卷积神经网络的参数只与卷积核的大小与数量有关,只要我们提供的卷积核数量足够多,能提取出各种方向的边或者各种形态的点,就可以让卷积层抽象出有效而丰富的高阶特征。
经典卷积网络:
- LeNet5
- AlexNet
- VGG
- GoogleInceptionNet
- ResNet
二,用TensorFlow实现简单的卷积网络
padding的填充方式有三种(假设输入图像宽为m,卷积核宽为k,步长为1):
- valid:无论怎样都不使用零填充的极端情况,并且卷积核只允许访问那些图像中能够完全包含整个核的位置。输出的宽度会变成m-k+1。
- same:只进行足够的零填充来保持输出与输入有相同的大小,这可能会导致边界像素的欠表示。
-
full:进行足够的零填充,来保证每个像素在每个方向上正好被访问了k次,最终输出图像的宽度为m+k-1,一般不用。
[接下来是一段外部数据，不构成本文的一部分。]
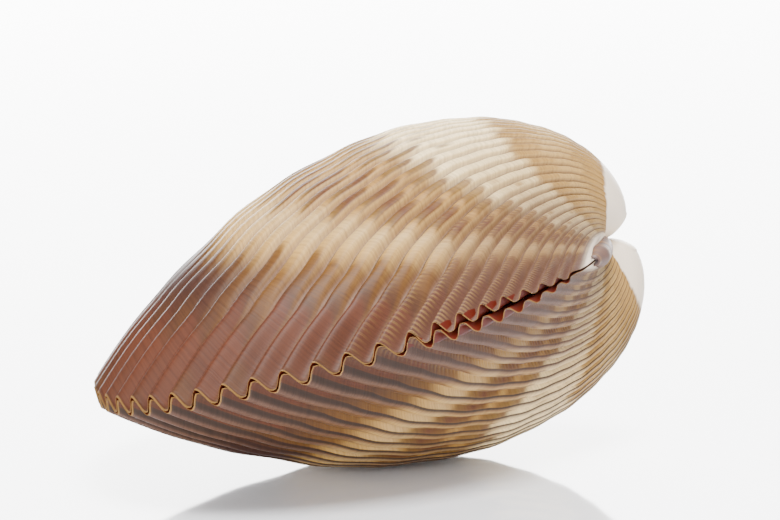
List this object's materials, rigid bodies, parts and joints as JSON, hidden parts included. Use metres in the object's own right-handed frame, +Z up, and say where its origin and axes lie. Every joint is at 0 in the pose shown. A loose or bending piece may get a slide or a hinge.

但,零填充的最优数量处于valid和same padding之间的某个位置。
一些基础
- tf.nn.conv2d(x,filters,strides,padding)
①x=[图像数量(一般为-1代表样本数量不固定),长度,宽度,图像通道数]。
②filters=[长度,宽度,输入图像的通道数,卷积核数]
③strides = [批处理步长(一般为1),长度上的步长,宽度上的步长,卷积核数上的步长(一般为1)]
④padding=’same’或‘valid’,用来定义零填充的方式。 - tf.nn.max_pool(x,pool_kernel,strides,padding)
参数形式同conv2d。
tensorflow的实现
# 一般CNN的实现
import tensorflow as tf
from tensorflow.examples.tutorials.mnist import input_data
# 0,导入数据
mnist = input_data.read_data_sets("MNIST_data/",one_hot=True)
print(mnist.train.images.shape,mnist.train.labels.shape)
sess = tf.InteractiveSession()
# 1,定义一些要重复使用的函数
def weighted_variable(shape):
initial = tf.truncated_normal(shape,stddev=0.1)
return tf.Variable(initial)
def bias_variable(shape):
initial = tf.constant(0.1,shape=shape)
return tf.Variable(initial)
def conv2d(x,filters):
return tf.nn.conv2d(x,filters,strides=[1,1,1,1],padding="SAME")
def max_pool_2x2(x):
return tf.nn.max_pool(x,ksize=[1,2,2,1],strides=[1,2,2,1],padding='SAME')
# 2,定义输入
X = tf.placeholder(tf.float32,[None,784])
y = tf.placeholder(tf.float32,[None,10])
X_image = tf.reshape(X,[-1,28,28,1])
# 3,定义第一个卷积层
W_conv1 = weighted_variable([5,5,1,32])
b_conv1 = bias_variable([32])
h_conv1 = tf.nn.relu(conv2d(X_image,W_conv1)+b_conv1)
h_pool1 = max_pool_2x2(h_conv1)
# 4,定义第二个卷积层
W_conv2 = weighted_variable([5,5,32,64])
b_conv2 = bias_variable([64])
h_conv2 = tf.nn.relu(conv2d(h_pool1,W_conv2)+b_conv2)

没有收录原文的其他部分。